Trump’s defense for not paying income tax is the same one that can be used in defense of people without money. The concrete position is I pay other taxes, so why is it a problem that I get out of paying income tax?. It is this doublethink that is stuck in my craw: the fact that when people who can barely afford food and shelter don’t pay income taxes they lack buy-in to the system, while a very wealthy person who doesn’t pay income taxes and defends it the same way the poorer people should, it makes him smart. I don’t want to get into the value judgement about what is equitable, but this sort of benefit of the doubt is certainly a privilege of the wealthy.

I pay taxes.

This is a point that I would like both political parties in this country to grasp. It would be nice if a few of the talking heads on cable news and talk radio grasped the same concept. The reason that this is such a revelation is that in the hidden camera videos of Mitt Romney making casual and inflammatory remarks about poor people to rich donors he makes the comment that 47% of people in the United States pay no income tax and proceeds to use interchangeably “lower taxes” and “lower income tax.” This roughly parallels comments made in the past year by conservative pundits about nearly fifty percent of Americans pay no (income) tax and, therefore, are not invested in the American system. The only part of the system they are invested in is the welfare state and are merely dependent upon the state.

Leaving alone the comments in Romney’s speech about those people voting for President Obama merely because they are dependent upon the state and feel entitled to food and housing, the message Romney and pundits have been giving is that people who do not pay income tax (usually because they do not earn enough money to pay taxes–if they even have a job–or, alternately, because their income is well protected by offshore tax havens or they otherwise show a loss–people who likely will not vote for President Obama anyway) are not invested in the system, have little interest in the message of lower taxes (a fallacy), and will definitely vote for President Obama (also a fallacy).

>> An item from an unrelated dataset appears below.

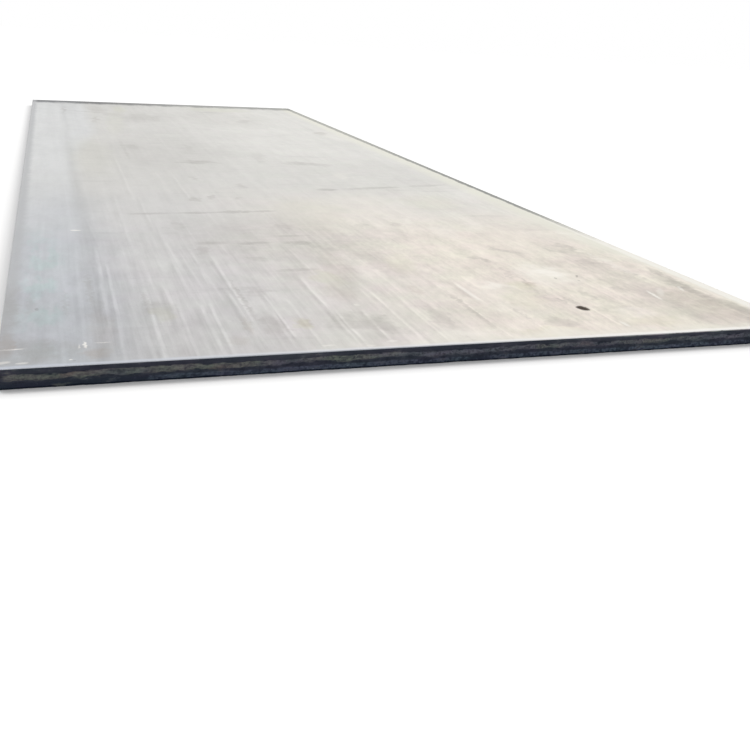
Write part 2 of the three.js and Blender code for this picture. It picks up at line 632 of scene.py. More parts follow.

The counter to these statements from the Democratic establishment is to immediately point out how wealthy the Republicans are and how the (income) tax policies only benefit those who already have money. This is done obliquely and manages to keep the debate about whether or not people do or should pay (income) tax.

There are kernels of truth to the debate, but I would like to take a moment to debunk one of the premises without actually getting at which political party I am likely to vote for this coming November. That is: I pay taxes.

This is only remarkable in this debate because, as a poor graduate student whose income hovers around subsistence level (and, yes, I feel entitled to food and housing), I do not pay the type of income tax usually discussed in this debate.1 Yet I do pay a payroll tax–that is to say, an interest free loan to the government that I am likely to get back at the end of every year (certainly investing me, and everyone else, in the system). I also pay both medicare and social security taxes, which I would like to get back at some point in my life. And those are just on my income.

I also pay taxes when I purchase gas or go out to eat. When I purchase books and school supplies. When purchase air-fare, pay tolls, or register my car. I When I purchase clothing and food.2 Anyone who has property pays property tax. Even if I get back the money I loaned the government at the end of the year, I still pay all of these other taxes, usually the more regressive taxes that hit people without money at a significantly disproportionate rate. I am also willing to pay these taxes and if, at some point in my life, I have enough money to owe taxes to the government, then I would be happy to do so (largely because it means my income would be higher than it currently is). In the meantime, I would like both parties to realize that my decision about which party I will vote for has little to do with how much money I currently possess or how much money I do or do not pay in income tax and, most importantly, that I do, in fact, pay taxes. We all do.


1That said, I have had to pay Missouri income tax most of the years I have lived here.
2I am in my fourth year in Missouri and this one still offends me.